With the announcement from the Government on Jan.

With the announcement from the Government on Jan. 22 that a revised Municipal Government Act (MGA) will be in place by 2016, Beiseker Mayor Ray Courtman said, though the Village council hasn’t yet discussed what changes they’d like to see in the MGA, he would like to see more self-governing ability given to municipalities.

“I think municipalities need to have a little more autonomy and the ability to do things a little more easily,” Courtman said.

He said, though the Village has not yet submitted input for the review, “we’ve been discussing it at AUMA (Alberta Urban Municipalities Association) for a number of years.”

He added as a council the Village will be discussing it in the upcoming months and submitting its input.

The MGA is the legislative framework in which all municipalities and municipal entities across the Province of Alberta operate.

The last major consolidation of the MGA took place in 1995.

Courtman said it’s important for municipalities to offer input on the revision despite the size of the municipality.

“We are obviously a very small municipality,” he said. “Cities have a much bigger stake in any revisions to the MGA but as smaller players we have to be recognized too.”

Courtman said he would like any revisions to the MGA to include streamlining the process to become a municipality.

“Langdon, for instance, is much larger than some of the towns and it’s still a hamlet. I think it’s doing those folks a disservice because they are not being represented.”

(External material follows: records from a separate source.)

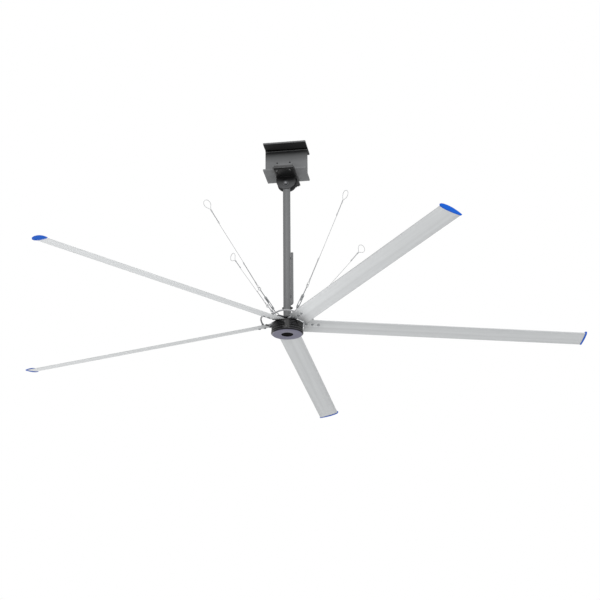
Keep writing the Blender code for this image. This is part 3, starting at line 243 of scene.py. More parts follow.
EYE_RADIUS = 0.011
EYE_WIRE = 0.0028

# The rope's route: X runs up the guy, the lower loop lies in Y and the upper one in Z
ROPE_RADIUS = 0.002
ROPE_PAIR = 0.00225        # from the middle of a doubled part to the middle of its rope
ROPE_STEP = 0.004
GROOVE_DEPTH = 0.2
LOWER_TAIL = 0.2380
LOWER_NECK = ((0.0360, ROPE_PAIR), (0.0215, 0.0061), (0.0085, 0.0086), (0.0020, 0.0056))
RUN_FROM = 0.2450
RUN_TO = 0.5850
UPPER_NECK = ((0.7240, ROPE_PAIR), (0.7320, 0.0060))
UPPER_LOOP_X = 0.7760
UPPER_LOOP_RADIUS = 0.0340
UPPER_LOOP_SWEEP = math.radians(131)
UPPER_TAIL = 0.5940

# Ferrules: half sizes, (middle, length) of each, and the tool's marks as (share of length, share of size)
FERRULE = (0.0062, 0.0040)
LOWER_FERRULES = ((0.0490, 0.022), (0.2260, 0.018))
UPPER_FERRULES = ((0.7110, 0.022), (0.6060, 0.018))
PRESS_MARKS = (
    (0, 0.90), (0.05, 1), (0.20, 1), (0.24, 0.95), (0.30, 0.95), (0.34, 1), (0.47, 1), (0.51, 0.95),
    (0.57, 0.95), (0.61, 1), (0.75, 1), (0.79, 0.95), (0.85, 0.95), (0.88, 1), (0.95, 1), (1, 0.90))

# The photograph's camera
CAMERA_DISTANCE = 13.559
CAMERA_BELOW = math.radians(20.52)
CAMERA_TURN = math.radians(8.8)
CAMERA_PAN = math.radians(-0.430)
CAMERA_TILT = math.radians(0.788)
CAMERA_ROLL = math.radians(0.279)
CAMERA_LENS = 102.96

# The studio; a lamp is (name, place, width, height, watts)
FLOOR_SIZE = 120
FLOOR_Z = -10
SKY_LIGHT = 0.62
LAMPS = (("key", (-0.6, -12, 3.2), 12, 2.2, 1050), ("fill", (9, -5, -7), 7, 7, 460),
         ("rim", (-6, 8, -8), 6, 6, 540), ("top", (0, 3, 9), 6, 6, 320))

# How finishes darken, most of it painted shade, highlight and reflection: (place along an axis, share of the
# colour), from the lowest place to the highest
# Painted shade on the blades: darker towards the root, where the drum shades them
BLADE_ROOT_PAINTED_SHADE = ((BLADE_ROOT, 0.60), (0.200, 0.82), (0.300, 0.95), (0.450, 1), (SWEEP_RADIUS, 1))
# Painted reflection on the cover: its downward face keeps the grey-blue, which stands for the pale floor seen
# in black enamel; above the face it goes black
COVER_FACE_PAINTED_REFLECTION = ((COVER_BOTTOM - 0.001, 1), (COVER_BOTTOM + 0.0010, 1), (COVER_BOTTOM + 0.0022, 0.05),
               (COVER_BOTTOM + 0.020, 0.05))
# Painted shade on the bracket: near black under the base, lighter towards the foot of the cheeks
BRACKET_PAINTED_SHADE = ((-0.390, 0.42), (-0.345, 0.30), (-0.305, 0.08), (-0.262, 0.05))
# The clamp: dark on the plate below the flange, lighter on the bars above it
CLAMP_DARK_PLATE_PALE_BARS = ((-0.300, 0.20), (-0.2390, 0.20), (-0.2350, 0.85), (-0.220, 0.85))
# Painted shade and highlight on the beam: the web darkens upwards into the top flange's shadow, a pale line
# marks the root fillet's highlight, and the flange's underside is near black
BEAM_PAINTED_SHADE_AND_HIGHLIGHT = ((-0.250, 1), (-0.130, 0.98), (-0.080, 0.60), (-0.045, 0.17), (-0.0295, 0.13), (-0.0275, 0.80),
              (-0.0245, 0.80), (-0.0225, 0.012), (-0.0139, 0.012), (-0.0130, 0.8), (0, 0.8))
BUMP_STRENGTH = 0.6


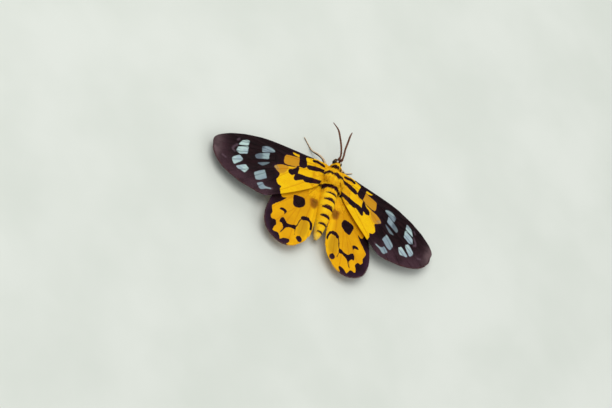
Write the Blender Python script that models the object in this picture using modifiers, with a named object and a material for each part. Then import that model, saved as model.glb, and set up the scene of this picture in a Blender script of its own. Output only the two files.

He added, it should be a priority for municipalities to stay independent and dissolving of municipalities “should be avoided at all costs” because the problems they had as independent municipalities simply follow them into the new entity.

“They end up with the same problems and now don’t have near the representation they had before,” he said.

The current MGA review began in 2012 and has involved input from more than 1,200 written submissions, and more than 1,500 people at 77 community meetings, according to a Jan. 22 release from the Province.

“Quite often we receive intermittent requests (from municipalities) to look at one thing or another and (we) collectively felt it was time for an intermittent review,” said Municipal Affairs (MA) Press Secretary Matthew Grant, adding there is no set schedule for when the Act needs to be reviewed.

The review has so far identified seven areas for discussion: provincial-municipal relations; accountability and transparency; governance and municipal viability; regional decision-making; municipal revenues; property assessment and taxation; and growth management.

Though Grant said there are no scheduled meetings in Rocky View County to further review the MGA, regularly scheduled roundtable discussion will be held with AUMAs, Alberta Association of Municipal Districts and Counties, and the cities of Edmonton and Calgary.

Completion of the MGA review is anticipated to be in 2016.